Description
Implementation of Frequent-Directions Algorithm for Efficient Matrix Sketching.
Description
Implement frequent-directions algorithm for efficient matrix sketching. (Edo Liberty (2013) <doi:10.1145/2487575.2487623>).
README.md
frequentdirections
Implementation of Frequent-Directions algorithm for efficient matrix sketching [E. Liberty, SIGKDD2013]
Installation
# Not yet onCRAN
install.packages("frequentdirections")
# Or the development version from GitHub:
install.packages("devtools")
devtools::install_github("shinichi-takayanagi/frequentdirections")
Example
Download example data
Here, we use Handwritten digits USPS dataset as sample data. In the following example, we assume that you save the above sample data into /tmp
directory.
Load data
The dataset has 7291 train and 2007 test images in h5
format. The images are 16*16 grayscale pixels.
library("h5")
file <- h5file("/tmp/usps.h5")
x <- file["train/data"][]
y <- file["train/target"][]
str(x)
#> num [1:7291, 1:256] 0 0 0 0 0 0 0 0 0 0 ...
Plot example image
Example the number 8
image(matrix(x[338,], nrow=16, byrow = FALSE))
Plot SVD
Plot the original data on the first and second singular vector plane.
x <- scale(x)
frequentdirections::plot_svd(x, y)
Matrix Sketching
l = 8 case
eps <- 10^(-8)
# 7291 x 256 -> 8 * 256 matrix
b <- frequentdirections::sketching(x, 8, eps)

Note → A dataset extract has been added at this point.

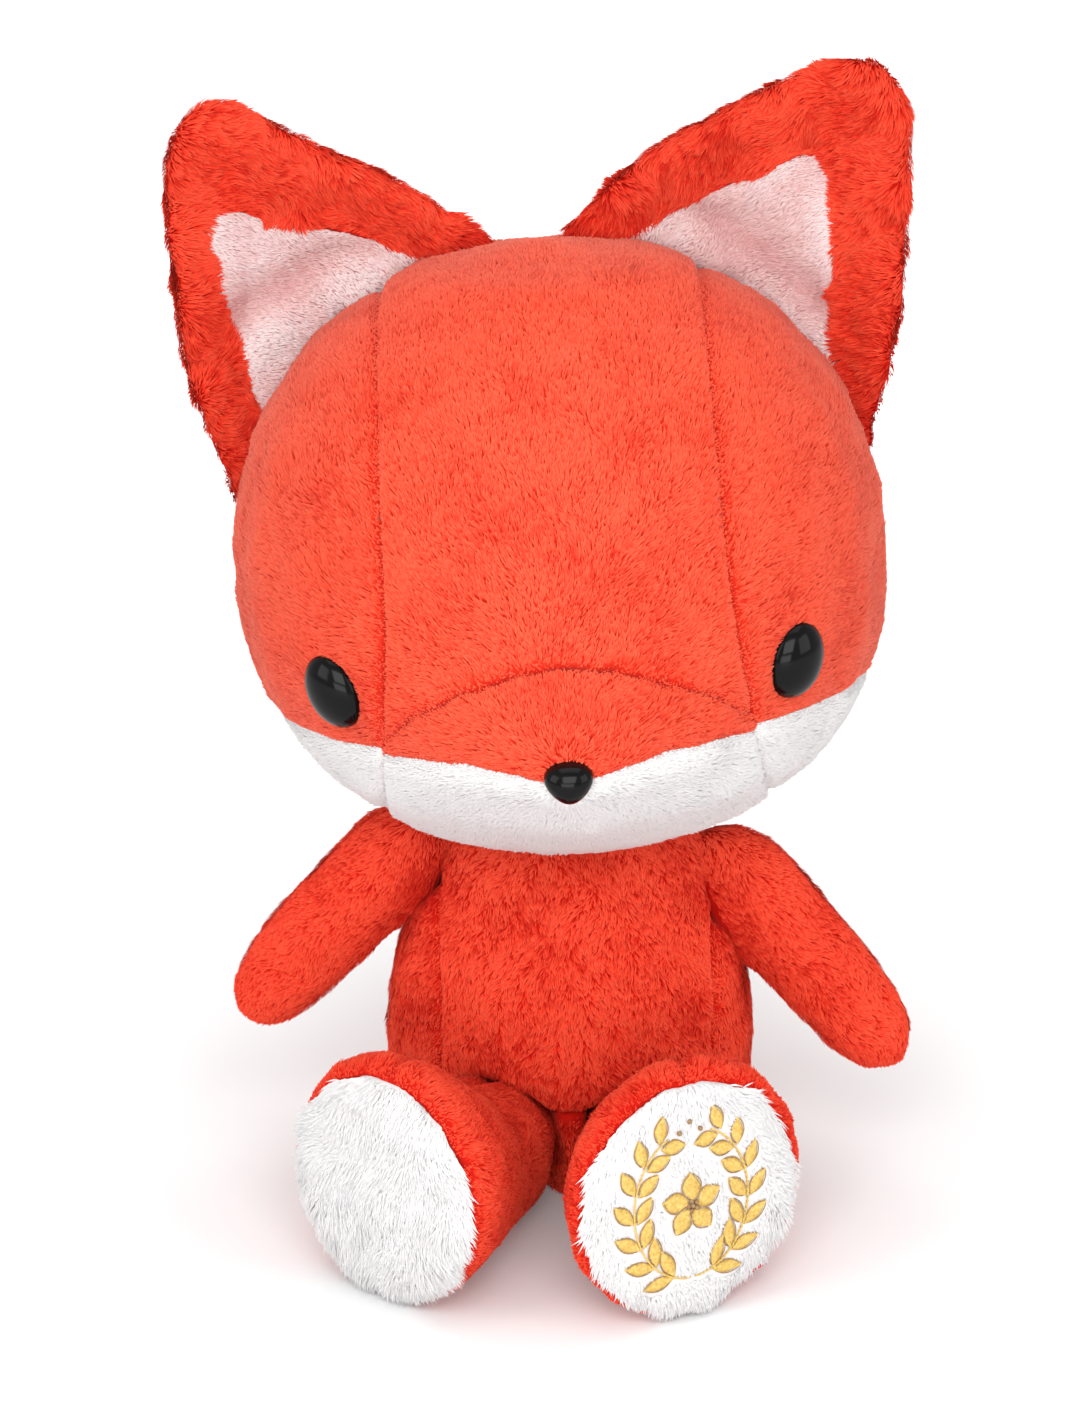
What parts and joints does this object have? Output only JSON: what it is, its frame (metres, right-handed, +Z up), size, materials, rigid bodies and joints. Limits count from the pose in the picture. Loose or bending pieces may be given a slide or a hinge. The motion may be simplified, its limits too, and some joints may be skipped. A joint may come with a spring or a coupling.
{
  "type": "plush fox",
  "caption": "Seated soft toy fox of short red, white and pink pile, with a large round head, big cupped ears, glossy eyes and nose, round-soled legs and a white-tipped tail.",
  "frame": {"origin": "on the floor, in the middle of the flat seat under the torso", "axes": "+Z up, -Y the way the fox faces, +X its own left side"},
  "size_m": [0.1775, 0.2052, 0.2742],
  "materials": {
    "red_pile": "short pile, brushed",
    "white_pile": "short pile, fluffy",
    "pink_pile": "short pile, smooth",
    "fibre": "loose polyester fibre",
    "black_gloss": "gloss",
    "clear_nylon": "natural nylon"
  },
  "bodies": {
    "arm_left": {"arm_back_left": "red_pile", "arm_front_left": "red_pile", "arm_stuffing_left": "fibre"},
    "arm_right": {"arm_back_right": "red_pile", "arm_front_right": "red_pile", "arm_stuffing_right": "fibre"},
    "head": {"back_panel_left": "red_pile", "back_panel_right": "red_pile", "cheek_panel_left": "white_pile", "cheek_panel_right": "white_pile", "chin_panel": "white_pile", "crown_panel": "red_pile", "eye_left": "black_gloss", "eye_left_washer": "clear_nylon", "eye_right": "black_gloss", "eye_right_washer": "clear_nylon", "head_stuffing": "fibre", "muzzle_panel": "red_pile", "nose": "black_gloss", "nose_washer": "clear_nylon", "side_panel_left": "red_pile", "side_panel_right": "red_pile"},
    "ear_left": {"ear_back_left": "red_pile", "ear_insert_left": "pink_pile", "ear_rim_left": "red_pile", "ear_stuffing_left": "fibre"},
    "ear_right": {"ear_back_right": "red_pile", "ear_insert_right": "pink_pile", "ear_rim_right": "red_pile", "ear_stuffing_right": "fibre"},
    "leg_left": {"leg_inner_left": "red_pile", "leg_outer_left": "red_pile", "leg_stuffing_left": "fibre", "sole_left": "white_pile"},
    "leg_right": {"leg_inner_right": "red_pile", "leg_outer_right": "red_pile", "leg_stuffing_right": "fibre", "sole_right": "white_pile"},
    "torso": {"seat_panel": "red_pile", "torso_back_panel": "red_pile", "torso_side_panel_left": "red_pile", "torso_side_panel_right": "red_pile", "torso_stuffing": "fibre", "tummy_panel": "red_pile"},
    "tail": {"tail_left": "red_pile", "tail_right": "red_pile", "tail_stuffing": "fibre", "tail_tip_left": "white_pile", "tail_tip_right": "white_pile"}
  },
  "joints": [
    {"name": "head_turn", "type": "hinge", "parent": "torso", "child": "head", "pos_m": [0.00249, -0.006, 0.0935], "axis": [-0.0732, 0, 0.9973], "range_deg": [-20, 20], "stiffness_Nm_per_rad": 0.15},
    {"name": "ear_fold_left", "type": "hinge", "parent": "head", "child": "ear_left", "pos_m": [0.03894, 0.008, 0.21391], "axis": [0.8137, 0, -0.5813], "range_deg": [-10, 10], "stiffness_Nm_per_rad": 0.03},
    {"name": "ear_fold_right", "type": "hinge", "parent": "head", "child": "ear_right", "pos_m": [-0.05189, 0.008, 0.20298], "axis": [-0.6798, 0, -0.7334], "range_deg": [-10, 10], "stiffness_Nm_per_rad": 0.03},
    {"name": "arm_raise_left", "type": "hinge", "parent": "torso", "child": "arm_left", "pos_m": [0.0415, -0.001, 0.0754], "axis": [0, -1, 0], "range_deg": [0, 55], "stiffness_Nm_per_rad": 0.03},
    {"name": "arm_raise_right", "type": "hinge", "parent": "torso", "child": "arm_right", "pos_m": [-0.0415, -0.001, 0.08178], "axis": [0, 1, 0], "range_deg": [0, 55], "stiffness_Nm_per_rad": 0.03},
    {"name": "leg_spread_left", "type": "hinge", "parent": "torso", "child": "leg_left", "pos_m": [0.0205, -0.033, 0.017], "axis": [0, 0, 1], "range_deg": [0, 25], "stiffness_Nm_per_rad": 0.08},
    {"name": "leg_spread_right", "type": "hinge", "parent": "torso", "child": "leg_right", "pos_m": [-0.0205, -0.033, 0.017], "axis": [0, 0, -1], "range_deg": [0, 25], "stiffness_Nm_per_rad": 0.08},
    {"name": "tail_swing", "type": "hinge", "parent": "torso", "child": "tail", "pos_m": [0, 0.036, 0.008], "axis": [0, 0, 1], "range_deg": [-25, 25], "stiffness_Nm_per_rad": 0.02}
  ]
}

frequentdirections::plot_svd(x, y, b)
l = 32 case
# 7291 x 256 -> 32 * 256 matrix
b <- frequentdirections::sketching(x, 32, eps)
frequentdirections::plot_svd(x, y, b)
l = 128 case
# 7291 x 256 -> 128 * 256 matrix
b <- frequentdirections::sketching(x, 128, eps)
frequentdirections::plot_svd(x, y, b)
This result is almost the same with the original data SVD expression.
That’s why we can think that the original data is expressed with only 128
rows.